## [Directions]
Filter the entries that follow, copying every line in which the word "where" appears.
------ Extracted records ------
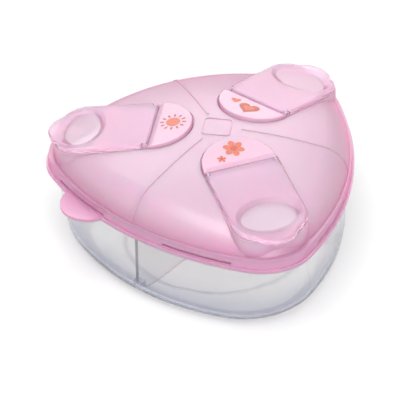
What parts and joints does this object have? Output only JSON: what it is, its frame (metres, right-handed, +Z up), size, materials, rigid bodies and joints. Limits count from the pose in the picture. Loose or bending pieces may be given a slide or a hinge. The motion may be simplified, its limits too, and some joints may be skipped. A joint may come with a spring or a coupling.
{
  "type": "formula dispenser",
  "caption": "Rounded-triangle travel dispenser for milk powder: clear tub, lift-out divider and domed lid with hinged spout flaps.",
  "frame": {"origin": "centre of the tub's flat foot, on the surface that it stands on, under the middle of the dome", "axes": "+Z up through the dome; -Y towards the corner with flap 1; the other corners lie 30 and 150 degrees from +X towards +Y"},
  "size_m": [0.1406, 0.1345, 0.0609],
  "materials": {
    "clear_tub": "clear, polished",
    "clear_divider": "clear, satin",
    "pink_lid": "translucent pink, soft gloss",
    "pink_plate": "translucent pink, soft gloss",
    "pink_flap": "translucent pink, soft gloss"
  },
  "bodies": {
    "base": {"base_container": "clear_tub"},
    "divider": {"divider_insert": "clear_divider"},
    "lid": {"lid_shell": "pink_lid", "hinge_plate_1": "pink_plate", "hinge_plate_2": "pink_plate", "hinge_plate_3": "pink_plate"},
    "flap_1": {"spout_flap_1": "pink_flap"},
    "flap_2": {"spout_flap_2": "pink_flap"},
    "flap_3": {"spout_flap_3": "pink_flap"}
  },
  "joints": [
    {"name": "lid_lift", "type": "slide", "parent": "base", "child": "lid", "axis": [0, 0, 1], "range_m": [0, 0.1]},
    {"name": "divider_lift", "type": "slide", "parent": "base", "child": "divider", "axis": [0, 0, 1], "range_m": [0, 0.045]},
    {"name": "flap_1_hinge", "type": "hinge", "parent": "lid", "child": "flap_1", "pos_m": [0, -0.0289, 0.057], "axis": [-1, 0, 0], "range_deg": [0, 110]},
    {"name": "flap_2_hinge", "type": "hinge", "parent": "lid", "child": "flap_2", "pos_m": [0.02503, 0.01445, 0.057], "axis": [0.5, -0.866, 0], "range_deg": [0, 110]},
    {"name": "flap_3_hinge", "type": "hinge", "parent": "lid", "child": "flap_3", "pos_m": [-0.02503, 0.01445, 0.057], "axis": [0.5, 0.866, 0], "range_deg": [0, 110]}
  ],
  "couplings": [
    {"joint": "divider_lift", "follows": "lid_lift", "ratio": 0.45}
  ]
}
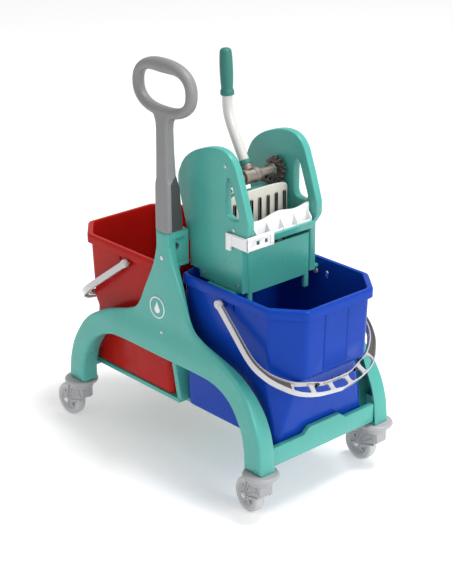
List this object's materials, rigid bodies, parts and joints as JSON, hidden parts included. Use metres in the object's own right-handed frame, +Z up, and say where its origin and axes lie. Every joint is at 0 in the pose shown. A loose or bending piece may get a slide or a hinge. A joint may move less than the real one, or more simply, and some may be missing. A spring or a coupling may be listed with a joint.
{
  "type": "double-bucket mop trolley with press wringer",
  "caption": "Castor-mounted mop trolley with two lift-out buckets side by side, a lever press wringer on one of them and an upright push handle on the side.",
  "frame": {"origin": "on the floor, in the middle of the trolley between the castor stems", "axes": "+X along the trolley towards the blue bucket, -Y towards the side with the push handle, +Z up"},
  "size_m": [0.745, 0.412, 0.8953],
  "materials": {
    "green_plastic": "moulded, satin",
    "blue_plastic": "moulded, satin",
    "red_plastic": "moulded, satin",
    "grey_plastic": "moulded, fine grain",
    "castor_grey": "moulded",
    "wheel_grey": "moulded",
    "tyre": "soft grey tread",
    "bail_grey": "moulded",
    "white_plastic": "moulded",
    "steel": "plated",
    "hub_metal": "zinc plated, dull",
    "press_beige": "moulded",
    "tube_metal": "painted light grey",
    "grip_green": "soft grip"
  },
  "bodies": {
    "chassis": {"base_tray": "green_plastic", "front_end_bar": "green_plastic", "rear_end_bar": "green_plastic", "bucket_divider": "green_plastic", "near_side_panel": "green_plastic", "far_side_panel": "green_plastic", "side_panel_screws": "steel", "push_handle": "grey_plastic", "handle_screws": "steel", "near_front_stem": "steel", "near_rear_stem": "steel", "far_front_stem": "steel", "far_rear_stem": "steel"},
    "near_front_castor": {"near_front_disc": "castor_grey", "near_front_fork": "castor_grey", "near_front_axle": "steel"},
    "near_front_roller": {"near_front_wheel": "wheel_grey", "near_front_tyre": "tyre"},
    "near_rear_castor": {"near_rear_disc": "castor_grey", "near_rear_fork": "castor_grey", "near_rear_axle": "steel"},
    "near_rear_roller": {"near_rear_wheel": "wheel_grey", "near_rear_tyre": "tyre"},
    "far_front_castor": {"far_front_disc": "castor_grey", "far_front_fork": "castor_grey", "far_front_axle": "steel"},
    "far_front_roller": {"far_front_wheel": "wheel_grey", "far_front_tyre": "tyre"},
    "far_rear_castor": {"far_rear_disc": "castor_grey", "far_rear_fork": "castor_grey", "far_rear_axle": "steel"},
    "far_rear_roller": {"far_rear_wheel": "wheel_grey", "far_rear_tyre": "tyre"},
    "blue_bucket": {"blue_bucket": "blue_plastic"},
    "red_bucket": {"red_bucket": "red_plastic"},
    "blue_bail": {"blue_bail": "bail_grey"},
    "red_bail": {"red_bail": "bail_grey"},
    "wringer": {"wringer_near_plate": "green_plastic", "wringer_far_plate": "green_plastic", "wringer_front_wall": "green_plastic", "wringer_back_wall": "green_plastic", "wringer_seat_frame": "green_plastic", "wringer_drain_grid": "green_plastic", "wringer_lip": "green_plastic", "wringer_grille": "white_plastic", "wringer_clip": "white_plastic", "wringer_screws": "steel", "rack_guide": "green_plastic"},
    "press": {"press_plate": "press_beige", "press_racks": "hub_metal"},
    "lever": {"lever_shaft": "hub_metal", "lever_pinions": "hub_metal", "lever_hub": "hub_metal", "lever_tube": "tube_metal", "lever_grip": "grip_green"}
  },
  "joints": [
    {"name": "near_front_swivel", "type": "hinge", "parent": "chassis", "child": "near_front_castor", "pos_m": [0.3, -0.168, 0.1], "axis": [0, 0, 1], "continuous": true},
    {"name": "near_front_roll", "type": "hinge", "parent": "near_front_castor", "child": "near_front_roller", "pos_m": [0.26228, -0.16337, 0.038], "axis": [0.1219, 0.9925, 0], "continuous": true},
    {"name": "near_rear_swivel", "type": "hinge", "parent": "chassis", "child": "near_rear_castor", "pos_m": [-0.3, -0.168, 0.1], "axis": [0, 0, 1], "continuous": true},
    {"name": "near_rear_roll", "type": "hinge", "parent": "near_rear_castor", "child": "near_rear_roller", "pos_m": [-0.33791, -0.17065, 0.038], "axis": [-0.0698, 0.9976, 0], "continuous": true},
    {"name": "far_front_swivel", "type": "hinge", "parent": "chassis", "child": "far_front_castor", "pos_m": [0.3, 0.168, 0.1], "axis": [0, 0, 1], "continuous": true},
    {"name": "far_front_roll", "type": "hinge", "parent": "far_front_castor", "child": "far_front_roller", "pos_m": [0.26205, 0.16601, 0.038], "axis": [-0.0523, 0.9986, 0], "continuous": true},
    {"name": "far_rear_swivel", "type": "hinge", "parent": "chassis", "child": "far_rear_castor", "pos_m": [-0.3, 0.168, 0.1], "axis": [0, 0, 1], "continuous": true},
    {"name": "far_rear_roll", "type": "hinge", "parent": "far_rear_castor", "child": "far_rear_roller", "pos_m": [-0.33791, 0.17065, 0.038], "axis": [0.0698, 0.9976, 0], "continuous": true},
    {"name": "blue_bucket_lift", "type": "slide", "parent": "chassis", "child": "blue_bucket", "axis": [0, 0, 1], "range_m": [0, 0.3]},
    {"name": "red_bucket_lift", "type": "slide", "parent": "chassis", "child": "red_bucket", "axis": [0, 0, 1], "range_m": [0, 0.1]},
    {"name": "blue_bail_swing", "type": "hinge", "parent": "blue_bucket", "child": "blue_bail", "pos_m": [0.152, 0, 0.418], "axis": [0, -1, 0], "range_deg": [0, 105]},
    {"name": "red_bail_swing", "type": "hinge", "parent": "red_bucket", "child": "red_bail", "pos_m": [-0.152, 0, 0.418], "axis": [0, 1, 0], "range_deg": [0, 125]},
    {"name": "wringer_lift", "type": "slide", "parent": "blue_bucket", "child": "wringer", "axis": [0, 0, 1], "range_m": [0, 0.15]},
    {"name": "press_lever", "type": "hinge", "parent": "wringer", "child": "lever", "pos_m": [0.085, 0, 0.64], "axis": [0, -1, 0], "range_deg": [0, 75]},
    {"name": "press_plate_slide", "type": "slide", "parent": "wringer", "child": "press", "axis": [1, 0, 0], "range_m": [0, 0.0325]}
  ],
  "couplings": [
    {"joint": "press_plate_slide", "follows": "press_lever", "m_per_rad": 0.024}
  ]
}
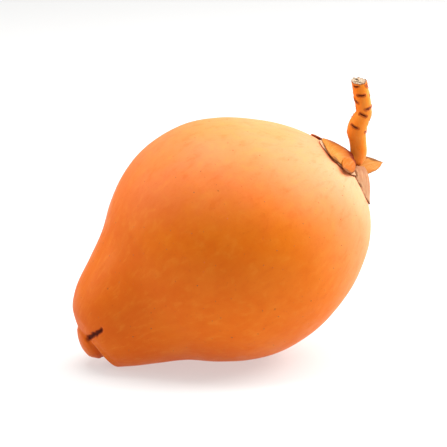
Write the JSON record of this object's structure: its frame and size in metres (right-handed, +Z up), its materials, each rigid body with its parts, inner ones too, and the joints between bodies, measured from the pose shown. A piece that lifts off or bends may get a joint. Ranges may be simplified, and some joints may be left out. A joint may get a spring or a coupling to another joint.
{
  "type": "king coconut",
  "caption": "Whole fresh king coconut lying on its side, orange husk with its bracts and a cut piece of stalk.",
  "frame": {"origin": "the middle of the spot on the belly where the husk rests on the table", "axes": "+X from the nose towards the stem end, +Y away from the viewer, +Z up"},
  "size_m": [0.1988, 0.1497, 0.1671],
  "materials": {
    "husk": "satin",
    "bract": "matte",
    "stalk": "satin"
  },
  "bodies": {
    "root": {"husk": "husk", "petal_lower": "bract", "petal_far": "bract", "petal_near": "bract", "sepal_upper": "bract", "sepal_front": "bract", "sepal_standing": "bract", "stalk": "stalk"}
  },
  "joints": []
}
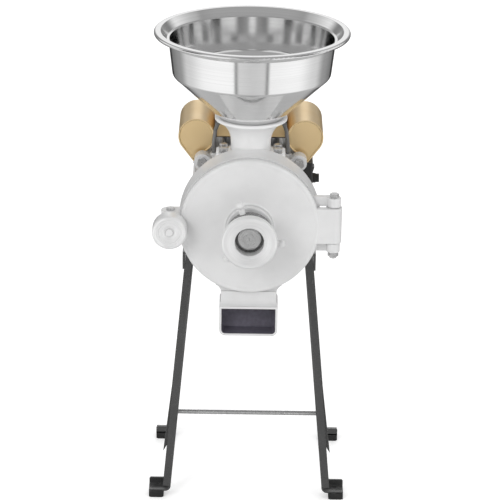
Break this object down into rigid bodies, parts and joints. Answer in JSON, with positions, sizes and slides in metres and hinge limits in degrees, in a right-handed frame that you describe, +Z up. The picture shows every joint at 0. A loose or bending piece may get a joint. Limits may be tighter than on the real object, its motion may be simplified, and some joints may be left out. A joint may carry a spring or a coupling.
{
  "type": "electric grain mill",
  "caption": "Motor-driven grain mill on a splayed four-legged stand, with a funnel hopper, a hinged round grinding head door, an adjusting hand wheel and a front spout.",
  "frame": {"origin": "middle of the rectangle of the four feet, on the floor", "axes": "+Z up, -Y to the door at the front, +X to the right seen from the front"},
  "size_m": [0.272, 0.386, 0.6789],
  "materials": {
    "polished_steel": "polished spun stainless sheet",
    "silver_casting": "smooth light silver paint on a casting",
    "turned_steel": "turned bright steel",
    "zinc": "bright zinc plating",
    "grey_iron": "machined cast iron",
    "gold_paint": "pale gold metallic paint",
    "black_paint": "semi-gloss black paint",
    "black_plastic": "moulded black plastic",
    "capacitor_can": "drawn aluminium can",
    "copper": "enamelled copper wire",
    "black_rubber": "black rubber",
    "lead_sleeve": "dark grey sleeving"
  },
  "bodies": {
    "stand": {"feed_throat": "silver_casting", "throat_bolts": "zinc", "head_housing": "silver_casting", "feed_pillar": "silver_casting", "discharge_spout": "silver_casting", "fixed_disc": "grey_iron", "disc_screws": "zinc", "shaft_seal": "black_rubber", "hinge_pin": "zinc", "hinge_nut": "zinc", "clamp_pin": "zinc", "motor_frame": "silver_casting", "stator_core": "grey_iron", "stator_windings": "copper", "front_bell": "silver_casting", "rear_bell": "silver_casting", "front_bearing": "turned_steel", "rear_bearing": "turned_steel", "fan_cover": "silver_casting", "fan_cover_screws": "zinc", "head_bolts": "zinc", "bell_screws": "zinc", "capacitor_cover_left": "gold_paint", "capacitor_cover_right": "gold_paint", "capacitor_left": "capacitor_can", "capacitor_right": "capacitor_can", "cover_bracket": "zinc", "terminal_box": "gold_paint", "lead_left": "lead_sleeve", "lead_right": "lead_sleeve", "switch_body": "black_plastic", "cord_gland": "black_plastic", "rail_left": "black_paint", "rail_right": "black_paint", "leg_front_left": "black_paint", "leg_front_right": "black_paint", "leg_rear_left": "black_paint", "leg_rear_right": "black_paint", "foot_pads": "black_rubber", "motor_bolts": "zinc", "tie_rod": "zinc"},
    "hopper": {"hopper": "polished_steel"},
    "door": {"front_door": "silver_casting", "door_gasket": "black_rubber"},
    "adjuster_spindle": {"thrust_spindle": "turned_steel", "thrust_ball": "turned_steel"},
    "adjuster": {"adjusting_sleeve": "grey_iron", "hand_wheel": "turned_steel"},
    "locking_ring": {"lock_ring": "turned_steel"},
    "clamp_bolt": {"swing_bolt": "turned_steel"},
    "clamp_ring": {"clamp_washer": "zinc"},
    "hand_nut": {"clamp_nut": "turned_steel"},
    "runner": {"main_shaft": "turned_steel", "rotating_disc": "grey_iron", "drive_pin": "zinc", "feed_auger": "grey_iron", "rotor_core": "turned_steel", "start_switch": "black_plastic", "cooling_fan": "black_plastic"},
    "rocker": {"switch_rocker": "black_plastic"}
  },
  "joints": [
    {"name": "hopper_lift", "type": "slide", "parent": "stand", "child": "hopper", "axis": [0, 0, 1], "range_m": [0, 0.06]},
    {"name": "door_swing", "type": "hinge", "parent": "stand", "child": "door", "pos_m": [0.111, -0.174, 0.43], "axis": [0, 0, 1], "range_deg": [0, 110]},
    {"name": "spindle_travel", "type": "slide", "parent": "door", "child": "adjuster_spindle", "axis": [0, -1, 0], "range_m": [0, 0.00401]},
    {"name": "wheel_turn", "type": "hinge", "parent": "adjuster_spindle", "child": "adjuster", "pos_m": [0, -0.235, 0.43], "axis": [0, -1, 0], "range_deg": [0, 720]},
    {"name": "lock_turn", "type": "hinge", "parent": "door", "child": "locking_ring", "pos_m": [0, -0.218, 0.43], "axis": [0, -1, 0], "range_deg": [0, 60]},
    {"name": "clamp_swing", "type": "hinge", "parent": "stand", "child": "clamp_bolt", "pos_m": [-0.105, -0.155, 0.43], "axis": [0, 0, -1], "range_deg": [0, 100]},
    {"name": "clamp_travel", "type": "slide", "parent": "clamp_bolt", "child": "clamp_ring", "axis": [0, -1, 0], "range_m": [0, 0.00601]},
    {"name": "nut_turn", "type": "hinge", "parent": "clamp_ring", "child": "hand_nut", "pos_m": [-0.105, -0.2, 0.43], "axis": [0, -1, 0], "range_deg": [0, 1080]},
    {"name": "shaft_spin", "type": "hinge", "parent": "stand", "child": "runner", "pos_m": [0, 0, 0.43], "axis": [0, 1, 0], "continuous": true},
    {"name": "switch_rock", "type": "hinge", "parent": "stand", "child": "rocker", "pos_m": [0.081, -0.015, 0.4495], "axis": [0, -1, 0], "range_deg": [0, 18]}
  ],
  "couplings": [
    {"joint": "spindle_travel", "follows": "wheel_turn", "m_per_rad": 0.00031831},
    {"joint": "clamp_travel", "follows": "nut_turn", "m_per_rad": 0.00031831}
  ]
}
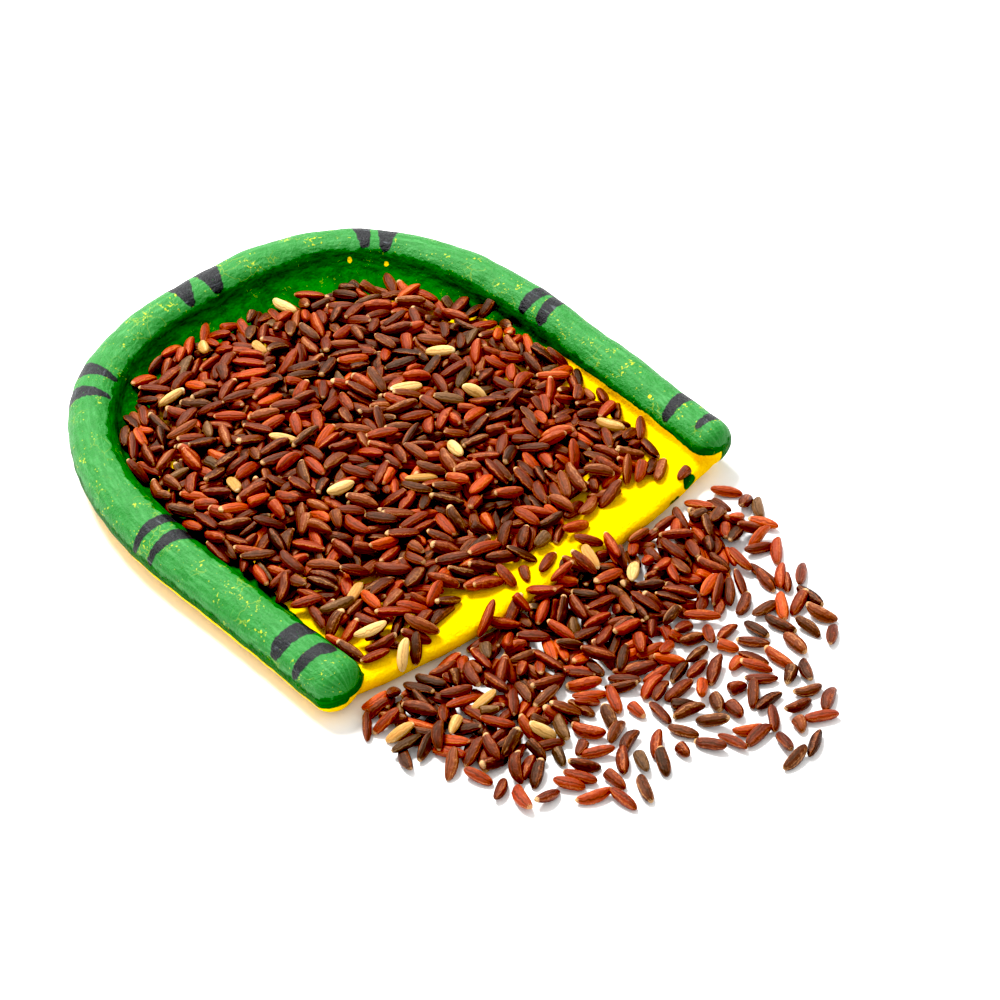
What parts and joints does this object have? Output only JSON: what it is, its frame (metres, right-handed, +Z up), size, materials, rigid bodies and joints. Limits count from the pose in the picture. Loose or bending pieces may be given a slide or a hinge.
------
## [Answer for this exercise]
List this object's materials, rigid bodies, parts and joints as JSON, hidden parts included. Use metres in the object's own right-handed frame, +Z up, and say where its origin and axes lie. Every joint is at 0 in the pose shown. A loose or bending piece may get a slide or a hinge. A joint may move less than the real one, or more simply, and some may be missing. A spring or a coupling may be listed with a joint.
  "frame": {"origin": "the middle of the spot on the belly where the husk rests on the table", "axes": "+X from the nose towards the stem end, +Y away from the viewer, +Z up"},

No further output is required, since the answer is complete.